Collected data:
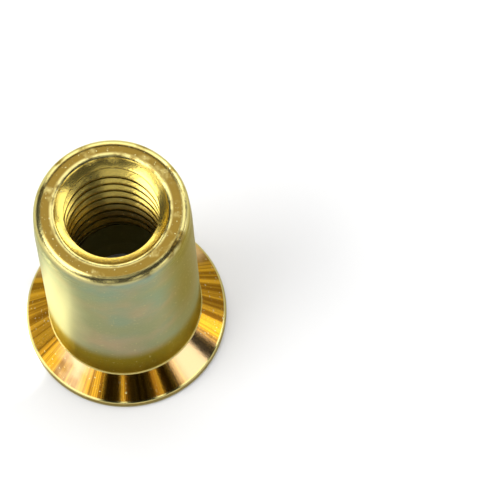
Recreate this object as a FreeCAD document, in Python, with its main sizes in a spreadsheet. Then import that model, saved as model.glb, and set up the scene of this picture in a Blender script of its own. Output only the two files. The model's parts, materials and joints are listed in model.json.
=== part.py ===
# Countersunk-head rivet nut for an M8 screw, in millimetres.
# The nut stands on its head: the head face is Z = 0, the axis is Z, and the threaded tail points up.
import FreeCAD, Part
import os

import Sketcher

PIECE_NAME = "rivet_nut"
PARTS_FOLDER = "parts"

# Driving dimensions: the cell's name, its value in millimetres or degrees, and what it measures.
DIMENSIONS = [
    ("overall_length", 20.5, "head face to tail face"),
    ("thread_major_radius", 4.0, "M8 thread, at the bottom of its grooves"),
    ("thread_bore_radius", 3.32, "M8 tapping hole, where the thread's crests lie"),
    ("thread_depth", 11.8, "tail face to the last turn of the thread"),
    ("thread_wall", 1.5, "metal outside the thread's grooves"),
    ("chamber_wall", 1.0, "thin wall that bulges when the nut is set"),
    ("shoulder_angle", 45.0, "cone from the chamber up to the thread, measured from the axis"),
    ("mouth_margin", 0.2, "how far the countersink of the mouth opens past the thread"),
    ("mouth_half_angle", 60.0, "that countersink, measured from the axis"),
    ("mouth_round", 0.4, "rounding between the countersink and the tail face"),
    ("head_overhang", 1.75, "how far the head stands out past the body"),
    ("head_half_angle", 45.0, "underside of the head, measured from the axis"),
    ("rim_height", 0.55, "upright edge of the head"),
    ("rim_round", 0.4, "rounding where that edge meets the underside of the head"),
    ("rim_break", 0.15, "rounding where that edge meets the head face"),
    ("neck_fillet", 0.3, "hollow corner between the head and the body"),
    ("taper_length", 2.5, "tail end that narrows to lead the nut into its hole"),
    ("taper_angle", 2.5, "slope of that end, measured from the axis"),
    ("tail_round", 0.8, "rounding of the outer corner of the tail"),
    ("bore_chamfer", 0.3, "broken edge of the bore in the head face"),
]

# Sizes that follow from the driving ones.
DERIVED_SIZES = [
    ("body_radius", "=thread_major_radius + thread_wall"),
    ("head_radius", "=body_radius + head_overhang"),
    ("neck_height", "=rim_height + head_overhang / tan(head_half_angle * 1deg)"),
    ("taper_start", "=overall_length - taper_length"),
    ("taper_end_radius", "=body_radius - taper_length * tan(taper_angle * 1deg)"),
    ("mouth_radius", "=thread_major_radius + mouth_margin"),
    ("mouth_foot", "=overall_length - (mouth_radius - thread_bore_radius) / tan(mouth_half_angle * 1deg)"),
    ("chamber_radius", "=body_radius - chamber_wall"),
    ("shoulder_top", "=overall_length - thread_depth"),
    ("shoulder_foot", "=shoulder_top - (chamber_radius - thread_bore_radius) / tan(shoulder_angle * 1deg)"),
]


def make_sheet(doc):
    """Put every size in a spreadsheet, one named cell each."""
    sheet = doc.addObject("Spreadsheet::Sheet", "Sizes")
    rows = [(name, str(value), meaning) for name, value, meaning in DIMENSIONS]
    rows += [(name, formula, "follows from the sizes above") for name, formula in DERIVED_SIZES]
    for row, (name, content, meaning) in enumerate(rows, start=1):
        sheet.set(f"A{row}", name)
        sheet.set(f"B{row}", content)
        sheet.set(f"C{row}", meaning)
        sheet.setAlias(f"B{row}", name)
        doc.recompute()
    return sheet


def new_sketch(body, name, plane_role):
    """Attach an empty sketch to one of the body's own origin planes."""
    sketch = body.newObject("Sketcher::SketchObject", name)
    plane = next(item for item in body.Origin.OriginFeatures if item.Role == plane_role)
    sketch.AttachmentSupport = (plane, [""])
    sketch.MapMode = "FlatFace"
    return sketch


def draw_section(sketch, sheet, corners):
    """Draw a closed half section whose first and last corners lie on the axis.

    Each corner is a pair of sheet names, its radius and its height; None stands for zero.
    """
    def value(name):
        return getattr(sheet, name) if name else 0.0

    points = [FreeCAD.Vector(value(radius), value(height), 0) for radius, height in corners]
    count = len(points)
    for index in range(count):
        sketch.addGeometry(Part.LineSegment(points[index], points[(index + 1) % count]), False)
    for index in range(count):
        sketch.addConstraint(Sketcher.Constraint("Coincident", index, 2, (index + 1) % count, 1))
    for index, (radius, height) in enumerate(corners):
        pin_coordinate(sketch, "DistanceX", index, radius, value(radius))
        pin_coordinate(sketch, "DistanceY", index, height, value(height))


def pin_coordinate(sketch, direction, line, name, size):
    """Hold the start of a line at one named size from the sketch's origin."""
    if name is None:
        axis = -2 if direction == "DistanceX" else -1
        sketch.addConstraint(Sketcher.Constraint("PointOnObject", line, 1, axis))
        return
    number = sketch.addConstraint(Sketcher.Constraint(direction, -1, 1, line, 1, size))
    sketch.setExpression(f"Constraints[{number}]", f"Sizes.{name}")


def turn_section(body, kind, name, sketch):
    """Turn a half section a full turn about the nut's axis, to add metal or to cut it away."""
    feature = body.newObject(kind, name)
    feature.Profile = sketch
    feature.ReferenceAxis = (sketch, ["V_Axis"])
    feature.Angle = 360.0
    sketch.Visibility = False
    body.Document.recompute()
    return feature


def circle_edges(shape, radius, height):
    """Name the circular edges of one radius, centred on the axis at one height."""
    tolerance = 1e-4
    names = []
    for number, edge in enumerate(shape.Edges, start=1):
        curve = edge.Curve
        if not isinstance(curve, Part.Circle):
            continue
        if abs(curve.Radius - radius) < tolerance and abs(curve.Center.z - height) < tolerance:
            names.append(f"Edge{number}")
    if not names:
        raise ValueError(f"no edge of radius {radius:.3f} at height {height:.3f}")
    return names


def dress_edge(body, kind, name, radius, height, size_name):
    """Round or chamfer one ring of the last feature, found by its radius and its height."""
    base = body.Tip
    edges = circle_edges(base.Shape, radius, height)
    feature = body.newObject(kind, name)
    feature.Base = (base, edges)
    size_property = "Size" if kind == "PartDesign::Chamfer" else "Radius"
    feature.setExpression(size_property, f"Sizes.{size_name}")
    body.Document.recompute()


def cut_tapping_hole(body, sheet):
    """Bore the tapping hole along the whole axis."""
    sketch = new_sketch(body, "TappingHoleSketch", "XY_Plane")
    radius = sheet.thread_bore_radius
    circle = sketch.addGeometry(Part.Circle(FreeCAD.Vector(0, 0, 0), FreeCAD.Vector(0, 0, 1), radius), False)
    sketch.addConstraint(Sketcher.Constraint("Coincident", circle, 3, -1, 1))
    number = sketch.addConstraint(Sketcher.Constraint("Radius", circle, radius))
    sketch.setExpression(f"Constraints[{number}]", "Sizes.thread_bore_radius")
    volume_before = body.Shape.Volume
    pocket = body.newObject("PartDesign::Pocket", "TappingHole")
    pocket.Profile = sketch
    pocket.Type = "ThroughAll"
    pocket.Reversed = True
    sketch.Visibility = False
    body.Document.recompute()
    check_cut(pocket, volume_before)


def check_cut(feature, volume_before):
    """Stop if a cutting feature pointed away from the metal and removed nothing."""
    if feature.Shape.Volume >= volume_before:
        raise RuntimeError(f"{feature.Name} removed no metal")


def build_nut(doc, sheet):
    """Turn the blank, bore it right through, open up the chamber and the mouth, and dress the edges."""
    body = doc.addObject("PartDesign::Body", "RivetNut")
    body.Label = PIECE_NAME

    # The blank: head face, upright rim, conical underside, straight body, tapered tail.
    blank = new_sketch(body, "BlankSection", "XZ_Plane")
    draw_section(blank, sheet, [
        (None, None),
        ("head_radius", None),
        ("head_radius", "rim_height"),
        ("body_radius", "neck_height"),
        ("body_radius", "taper_start"),
        ("taper_end_radius", "overall_length"),
        (None, "overall_length"),
    ])
    turn_section(body, "PartDesign::Revolution", "Blank", blank)

    # The inside: the tapping hole goes right through, and the chamber opens it up below the thread.
    cut_tapping_hole(body, sheet)
    chamber = new_sketch(body, "ChamberSection", "XZ_Plane")
    draw_section(chamber, sheet, [
        (None, None),
        ("chamber_radius", None),
        ("chamber_radius", "shoulder_foot"),
        ("thread_bore_radius", "shoulder_top"),
        (None, "shoulder_top"),
    ])
    volume_before = body.Shape.Volume
    check_cut(turn_section(body, "PartDesign::Groove", "Chamber", chamber), volume_before)

    # A wide countersink leads the screw in at the tail.
    mouth = new_sketch(body, "MouthSection", "XZ_Plane")
    draw_section(mouth, sheet, [
        (None, "mouth_foot"),
        ("thread_bore_radius", "mouth_foot"),
        ("mouth_radius", "overall_length"),
        (None, "overall_length"),
    ])
    volume_before = body.Shape.Volume
    check_cut(turn_section(body, "PartDesign::Groove", "MouthCountersink", mouth), volume_before)

    # The edges: broken bore edge, rounded mouth, tail and rim, hollow neck.
    tail = sheet.overall_length
    fillet = "PartDesign::Fillet"
    dress_edge(body, "PartDesign::Chamfer", "BoreChamfer", sheet.chamber_radius, 0.0, "bore_chamfer")
    dress_edge(body, fillet, "MouthRound", sheet.mouth_radius, tail, "mouth_round")
    dress_edge(body, fillet, "TailRound", sheet.taper_end_radius, tail, "tail_round")
    dress_edge(body, fillet, "RimRound", sheet.head_radius, sheet.rim_height, "rim_round")
    dress_edge(body, fillet, "RimBreak", sheet.head_radius, 0.0, "rim_break")
    dress_edge(body, fillet, "NeckFillet", sheet.body_radius, sheet.neck_height, "neck_fillet")
    return body


def check_document(doc, bodies):
    """Stop before anything is written if an object failed or a solid is not sound."""
    for item in doc.Objects:
        if "Invalid" in item.State or "Error" in item.State:
            raise RuntimeError(f"{item.Name} failed: {item.State}")
    for body in bodies:
        if body.Shape.isNull() or not body.Shape.isValid() or len(body.Shape.Solids) != 1:
            raise RuntimeError(f"{body.Label} is not one sound solid")


def main():
    doc = FreeCAD.newDocument("RivetNut")
    sheet = make_sheet(doc)
    bodies = [build_nut(doc, sheet)]
    doc.recompute()
    check_document(doc, bodies)
    os.makedirs(PARTS_FOLDER, exist_ok=True)
    for body in bodies:
        body.Shape.exportStep(os.path.join(PARTS_FOLDER, body.Label + ".step"))
        box = body.Shape.optimalBoundingBox(False)
        print(f"{body.Label}: {box.XLength:.2f} x {box.YLength:.2f} x {box.ZLength:.2f} mm,",
              f"{body.Shape.Volume:.1f} cubic mm, {len(body.Shape.Faces)} faces")


main()
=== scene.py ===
# %% [markdown]
# A rivet nut is a short steel sleeve with a screw thread in one end. It is pushed into a drilled hole from
# the front, and a tool pulls the threaded end towards the head, so that the thin wall in between bulges and
# grips the sheet. This one stands on its countersunk head, so we look down into the threaded mouth.
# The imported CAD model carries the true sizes. Here it gets what a picture needs: the screw thread itself, the
# yellow zinc finish, a white table, soft light and a camera.

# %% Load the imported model
import json
import math

import bmesh
import bpy
from mathutils import Matrix, Vector


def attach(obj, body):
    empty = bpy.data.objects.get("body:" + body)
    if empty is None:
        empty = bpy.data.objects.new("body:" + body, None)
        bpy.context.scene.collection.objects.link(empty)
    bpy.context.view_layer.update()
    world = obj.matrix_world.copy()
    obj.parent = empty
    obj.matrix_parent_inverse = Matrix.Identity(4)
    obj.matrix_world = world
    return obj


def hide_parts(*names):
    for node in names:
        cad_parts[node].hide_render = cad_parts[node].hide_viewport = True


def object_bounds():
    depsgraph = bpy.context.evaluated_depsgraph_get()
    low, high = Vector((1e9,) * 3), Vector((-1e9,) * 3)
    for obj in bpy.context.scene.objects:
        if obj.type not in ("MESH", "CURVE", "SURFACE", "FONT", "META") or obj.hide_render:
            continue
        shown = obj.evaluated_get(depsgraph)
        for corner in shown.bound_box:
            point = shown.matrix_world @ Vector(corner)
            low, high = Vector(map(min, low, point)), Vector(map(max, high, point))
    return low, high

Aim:
Repeat, exactly and only, the lines above from the one containing "if obj.type not" through the end of the material.

Solution to this task:
        if obj.type not in ("MESH", "CURVE", "SURFACE", "FONT", "META") or obj.hide_render:
            continue
        shown = obj.evaluated_get(depsgraph)
        for corner in shown.bound_box:
            point = shown.matrix_world @ Vector(corner)
            low, high = Vector(map(min, low, point)), Vector(map(max, high, point))
    return low, high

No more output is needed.